■ **EXERCISE**
Extract, unchanged, every line from the top of the material below through the line with "arrow_reach: float = 6.3 * MM", and no more.

■ **DATASET EXTRACT**
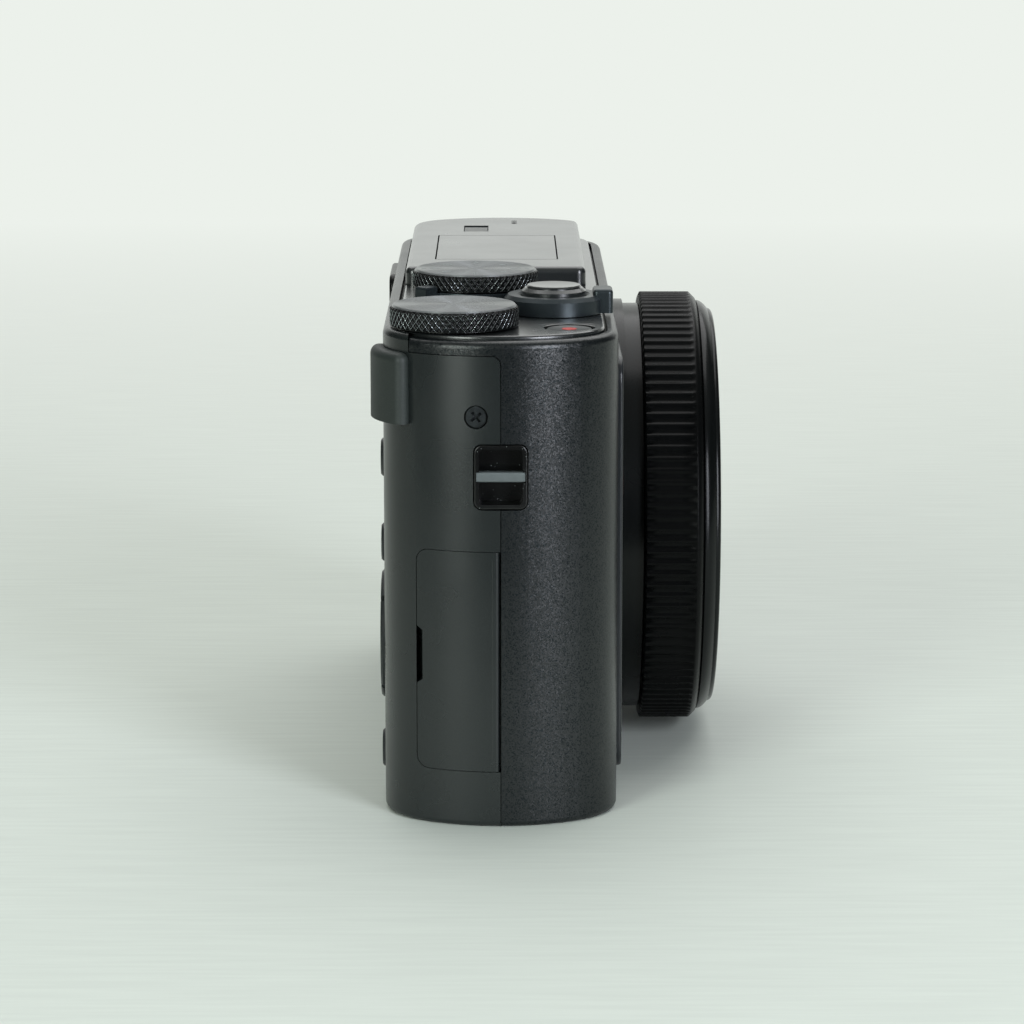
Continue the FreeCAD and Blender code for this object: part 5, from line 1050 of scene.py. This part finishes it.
@dataclass
class Marks(Assembly):
    """Plain printed marks: numbers and ticks on the dial, arrows on the pad, a red dot, an index line.

    Args:
        thickness: Half thickness of the paint.
        sunk: How far a mark's plane lies under the box of its button or dial.
        numbers: Count of numbers on the dial.
        number_reach: Distance of a number from the dial's axis.
        number_size: Height of a number's line.
        arrow_reach: Distance of an arrow from the pad's middle.
    """

    thickness: float = 0.03 * MM
    sunk: float = 0.05 * MM
    numbers: int = 8
    number_reach: float = 5.3 * MM
    number_size: float = 2.1 * MM
    arrow_reach: float = 6.3 * MM

    def flat(self, name: str, outline: Sequence[tuple], spot: Spot) -> None:
        """Make one thin mark.

        Args:
            name: Piece name.
            outline: Corners in mm, anticlockwise, in the mark's own plane.
            spot: Where it goes.
        """
        points, faces = prism([(x * MM, y * MM) for x, y in outline], -self.thickness, self.thickness)
        dress(new_object(name, [spot.place @ p for p in points], faces, spot.paint), spot.body, spot.slot)

    def number(self, name: str, text: str, spot: Spot) -> None:
        """Make one plain number as a thin mesh.

        Args:
            name: Piece name.
            text: The number.
            spot: Where it goes.
        """
        curve = bpy.data.curves.new(name + "_line", "FONT")
        curve.body = text
        curve.size = self.number_size
        curve.align_x = curve.align_y = "CENTER"
        curve.extrude = self.thickness
        source = bpy.data.objects.new(name + "_source", curve)
        mesh = bpy.data.meshes.new_from_object(source)
        bpy.data.objects.remove(source)
        mesh.name = name
        mesh.transform(spot.place)
        mesh.materials.clear()
        mesh.materials.append(spot.paint)
        item = bpy.data.objects.new(name, mesh)
        bpy.context.scene.collection.objects.link(item)
        dress(item, spot.body, spot.slot)

    def on_top(self, node: str) -> Matrix:
        """Place of a mark in the middle of a node's upper face."""
        return Matrix.Translation(plan_centre(node) + Vector((0, 0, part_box(node)[1].z - self.sunk)))

    def build(self) -> None:
        """Make every mark."""
        pale, red = self.shop.get("mark_paint"), self.shop.get("record_red")
        spot = Spot(self.on_top("movie_button"), red, "movie_button", "key_plastic")
        self.flat("movie_dot", disc(0.95), spot)
        self.dial_marks(pale)
        self.pad_marks(pale)

    def dial_marks(self, pale: bpy.types.Material) -> None:
        """Make numbers and ticks round the mode dial's top, and an index line on the housing beside it.

        Args:
            pale: Paint.
        """
        middle = self.on_top("mode_dial")
        tick = [(-0.1, 6.65), (0.1, 6.65), (0.1, 7.2), (-0.1, 7.2)]
        for number in range(self.numbers):
            spot = Spot(middle @ Matrix.Rotation(2 * math.pi * number / self.numbers, 4, "Z"), pale,
                        "mode_dial", "dial_metal")
            inner = replace(spot, place=spot.place @ Matrix.Translation((0, self.number_reach, 0)))
            self.number(f"dial_number_{number + 1}", str(number + 1), inner)
            self.flat(f"dial_tick_{number + 1}", tick, spot)
        low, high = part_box("top_housing")
        line = [(-0.9, -0.12), (0.9, -0.12), (0.9, 0.12), (-0.9, 0.12)]
        beside = Vector((low.x + 2.6 * MM, plan_centre("mode_dial").y, high.z + 0.005 * MM))
        self.flat("dial_index", line, Spot(Matrix.Translation(beside), pale, ROOT, "top_black"))

    def pad_marks(self, pale: bpy.types.Material) -> None:
        """Make arrows on the pad keys and plain shapes on the rear buttons.

        Args:
            pale: Paint.
        """
        # The rear face looks along +Y: the mark's x runs along -X and its y along +Z.
        facing = Matrix(((-1, 0, 0), (0, 0, 1), (0, 1, 0))).to_4x4()
        low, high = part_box("pad_centre_button")
        hub, outwards = (low + high) / 2, Matrix.Translation((0, self.arrow_reach, 0))
        for number, name in enumerate(("up", "left", "down", "right")):
            key = "pad_key_" + name
            place = Matrix.Translation((hub.x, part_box(key)[1].y, hub.z)) @ facing
            place = place @ Matrix.Rotation(math.radians(90 * number), 4, "Z") @ outwards
            self.flat("pad_arrow_" + name, [(-0.75, -0.4), (0.75, -0.4), (0.0, 0.55)],
                      Spot(place, pale, key, "key_plastic"))
        shapes = {
            "upper": [(-0.6, -0.8), (0.9, 0.0), (-0.6, 0.8)],
            "middle": [(-0.8, -0.8), (0.8, -0.8), (0.8, 0.8), (-0.8, 0.8)],
            "lower": disc(0.75, 32),
        }
        for name, outline in shapes.items():
            key = "rear_button_" + name
            low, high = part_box(key)
            place = Matrix.Translation(((low.x + high.x) / 2, high.y, (low.z + high.z) / 2)) @ facing
            self.flat("button_mark_" + name, outline, Spot(place, pale, key, "key_plastic"))


# Studio

@dataclass
class Studio:
    """Pale sweep, soft boxes and the camera at the photograph's angle.

    Args:
        eye: Camera position in mm.
        yaw: Turn of the view from +X towards +Y, in degrees.
        pitch: Downward tilt, in degrees.
        lens: Focal length for a 36 mm sensor.
        floor: Floor colour near the object.
        fibre_mm: Width of the board's faint grain.
        backdrop: Colour that the floor fades into.
        floor_radius: Radius of the floor disc in metres.
        paper_edge: Stretch of X over which light from the object stops meeting the board, in metres.
        fade_beyond: Stretch of X over which the board turns into the backdrop, in metres.
        fade_round: Distances from the object over which the eye loses the board, in metres.
        target: Point that the lamps look at, in metres.
        lamps: Name, place, width and height in metres, watts and colour of each soft box.
    """

    eye: tuple = (-509.3, -0.19, 128.7)
    yaw: float = -0.154
    pitch: float = 11.005
    lens: float = 129.06
    floor: str = "#d2d9d1"
    fibre_mm: float = 1.111
    backdrop: str = "#ecf1eb"
    floor_radius: float = 1.5
    paper_edge: tuple = (-0.19, -0.135)
    fade_beyond: tuple = (0.09, 0.62)
    fade_round: tuple = (0.45, 1.2)
    target: tuple = (0.0, 0.0, 0.03)
    # Right of the camera, left of the camera, and overhead.
    lamps: tuple = (
        ("key_box", (-0.65, -0.42, 0.2), (0.24, 0.62), 5.6, "#f2f6ff"),
        ("fill_box", (-0.68, 0.40, 0.24), (0.22, 0.56), 3.4, "#f6fff8"),
        ("top_box", (0.42, -0.05, 0.85), (1.1, 1.0), 6.6, "#ffffff"),
    )

    def camera(self) -> None:
        """Place the camera."""
        data = bpy.data.cameras.new("photo_camera")
        data.lens = self.lens
        data.sensor_width = 36.0
        data.clip_start = 0.01
        item = bpy.data.objects.new("photo_camera", data)
        yaw, pitch = math.radians(self.yaw), math.radians(self.pitch)
        view = Vector((math.cos(yaw) * math.cos(pitch), math.sin(yaw) * math.cos(pitch), -math.sin(pitch)))
        turn = view.to_track_quat("-Z", "Y").to_matrix().to_4x4()
        item.matrix_world = Matrix.Translation(Vector(self.eye) * MM) @ turn
        bpy.context.scene.collection.objects.link(item)
        bpy.context.scene.camera = item

    def softbox(self, name: str, at: tuple, size: tuple, power: float, colour: str) -> None:
        """Add one area lamp that looks at the object.

        Args:
            name: Lamp name.
            at: Position in metres.
            size: Width and height in metres.
            power: Watts.
            colour: Lamp colour.
        """
        data = bpy.data.lights.new(name, "AREA")
        data.shape = "RECTANGLE"
        data.size, data.size_y = size
        data.energy = power
        data.color = linear(colour)[:3]
        item = bpy.data.objects.new(name, data)
        aim = Vector(self.target) - Vector(at)
        item.matrix_world = Matrix.Translation(at) @ aim.to_track_quat("-Z", "Y").to_matrix().to_4x4()
        bpy.context.scene.collection.objects.link(item)

    def sweep_material(self) -> bpy.types.Material:
        """Make the board: faint grain near the object, fading into the bright backdrop further off.

        Returns:
            The material.
        """
        material = bpy.data.materials.new("studio_board")
        tree = blank(material)
        place = add(tree, "TexCoord").outputs["Object"]
        stretched = add(tree, "Mapping", {"Vector": place, "Scale": (1.0, 0.06, 1.0)}).outputs[0]
        grain = add(tree, "TexNoise", {"Vector": stretched, "Detail": 4.0,
                                       "Scale": per_mm(self.fibre_mm)}).outputs["Fac"]
        base = linear(self.floor)
        darker, lighter = (tuple(c * share for c in base[:3]) + (1.0,) for share in (0.97, 1.02))
        spread = add(tree, "MapRange", {"Value": grain, "From Min": 0.35, "From Max": 0.65}).outputs[0]
        paper = add(tree, "Mix", {0: spread, 6: darker, 7: lighter}, data_type="RGBA").outputs[2]
        away = add(tree, "SeparateXYZ", {"Vector": place}).outputs["X"]
        path = add(tree, "LightPath")
        # Light that reaches the object sees the paper end a little before the camera.
        inside, fade = (add(tree, "MapRange", {"Value": away, "From Min": first, "From Max": last}).outputs[0]
                        for first, last in (self.paper_edge, self.fade_beyond))
        kept = add(tree, "Math", {0: inside, 1: path.outputs["Is Camera Ray"]},
                   operation="MAXIMUM").outputs[0]
        colour = add(tree, "Mix", {0: kept, 6: linear("#1c1d1c"), 7: paper}, data_type="RGBA").outputs[2]
        board = add(tree, "BsdfPrincipled", {"Base Color": colour, "Roughness": 0.7}).outputs[0]
        glow = add(tree, "Emission", {"Color": linear(self.backdrop), "Strength": 1.0}).outputs[0]
        seen = add(tree, "Math", {0: path.outputs["Is Camera Ray"], 1: path.outputs["Is Glossy Ray"]},
                   operation="MAXIMUM").outputs[0]
        through = add(tree, "Math", {0: seen, 1: path.outputs["Is Transmission Ray"]},
                      operation="MAXIMUM").outputs[0]
        near = add(tree, "Math", {0: fade, 1: through}, operation="MULTIPLY").outputs[0]
        # In every direction the eye sees the floor run out into the backdrop, with no edge.
        reach = add(tree, "VectorMath", {0: place}, operation="LENGTH").outputs["Value"]
        wide = add(tree, "MapRange", {"Value": reach, "From Min": self.fade_round[0],
                                      "From Max": self.fade_round[1]}).outputs[0]
        far = add(tree, "Math", {0: wide, 1: path.outputs["Is Camera Ray"]},
                  operation="MULTIPLY").outputs[0]
        share = add(tree, "Math", {0: near, 1: far}, operation="MAXIMUM").outputs[0]
        mixed = add(tree, "MixShader", {0: share, 1: board, 2: glow}).outputs[0]
        add(tree, "OutputMaterial", {"Surface": mixed})
        return material

    def sweep(self) -> None:
        """Make the floor disc."""
        steps = 96
        points = [(0, 0, 0)] + [(x, y, 0) for x, y in disc(self.floor_radius, steps)]
        faces = [(0, i + 1, (i + 1) % steps + 1) for i in range(steps)]
        new_object("studio_floor", points, faces, self.sweep_material())

    def world(self) -> None:
        """Make the surroundings: a bright backdrop beyond the object, a dimmer ceiling, a dark room."""
        world = bpy.data.worlds.new("studio")
        tree = blank(world)
        way = add(tree, "TexCoord").outputs["Generated"]
        parts = add(tree, "SeparateXYZ", {"Vector": way})
        behind = add(tree, "MapRange", {"Value": parts.outputs["X"], "From Min": 0.72, "From Max": 0.93,
                                        "To Min": 0.04, "To Max": 1.0}).outputs[0]
        above = add(tree, "MapRange", {"Value": parts.outputs["Z"], "From Min": 0.35, "From Max": 0.9,
                                       "To Max": 0.4}).outputs[0]
        level = add(tree, "Math", {0: behind, 1: above}, operation="MAXIMUM").outputs[0]
        room = add(tree, "Background", {"Color": linear("#eef2ee"), "Strength": level}).outputs[0]
        sheet = add(tree, "Background", {"Color": linear(self.backdrop), "Strength": 1.0}).outputs[0]
        path = add(tree, "LightPath")
        mixed = add(tree, "MixShader", {0: path.outputs["Is Camera Ray"], 1: room, 2: sheet}).outputs[0]
        add(tree, "OutputWorld", {"Surface": mixed})
        bpy.context.scene.world = world

    def build(self) -> None:
        """Make the whole studio."""
        self.camera()
        self.sweep()
        self.world()
        for lamp in self.lamps:
            self.softbox(*lamp)


def main() -> None:
    """Load the frame, dress it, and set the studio."""
    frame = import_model()
    scene = bpy.context.scene
    scene.view_settings.view_transform = "Standard"
    shop = MaterialShop()
    groups = (CadFinish(shop, frame),
              KnurledDial(shop, "thumb_dial", thickness=2.7 * MM, shaft=2.0 * MM),
              KnurledDial(shop, "mode_dial", thickness=2.35 * MM, shaft=2.5 * MM),
              ControlRing(shop), LensBezel(shop), TopButtons(shop), CrossScrews(shop), Marks(shop), Studio())
    for group in groups:
        group.build()


if __name__ == "__main__":
    main()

■ **RESPONSE BELOW**
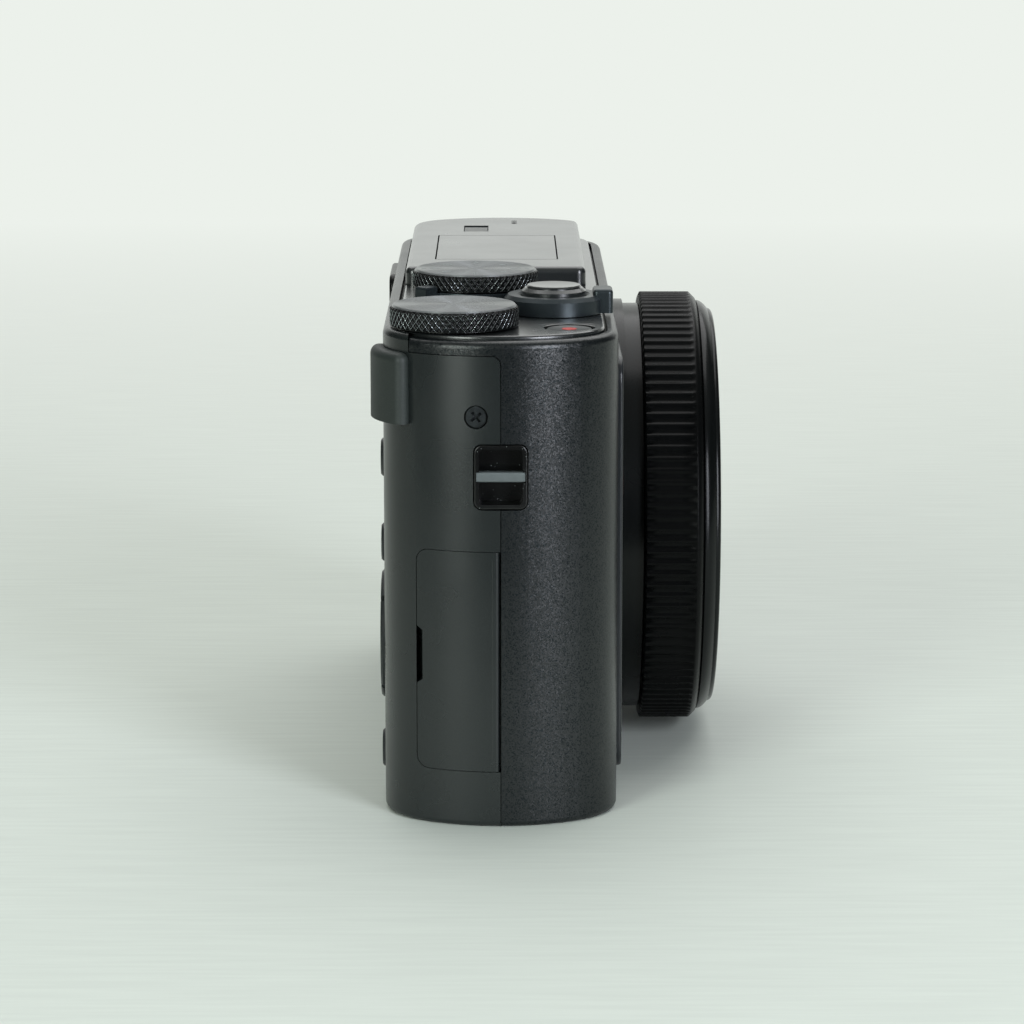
Continue the FreeCAD and Blender code for this object: part 5, from line 1050 of scene.py. This part finishes it.
@dataclass
class Marks(Assembly):
    """Plain printed marks: numbers and ticks on the dial, arrows on the pad, a red dot, an index line.

    Args:
        thickness: Half thickness of the paint.
        sunk: How far a mark's plane lies under the box of its button or dial.
        numbers: Count of numbers on the dial.
        number_reach: Distance of a number from the dial's axis.
        number_size: Height of a number's line.
        arrow_reach: Distance of an arrow from the pad's middle.
    """

    thickness: float = 0.03 * MM
    sunk: float = 0.05 * MM
    numbers: int = 8
    number_reach: float = 5.3 * MM
    number_size: float = 2.1 * MM
    arrow_reach: float = 6.3 * MM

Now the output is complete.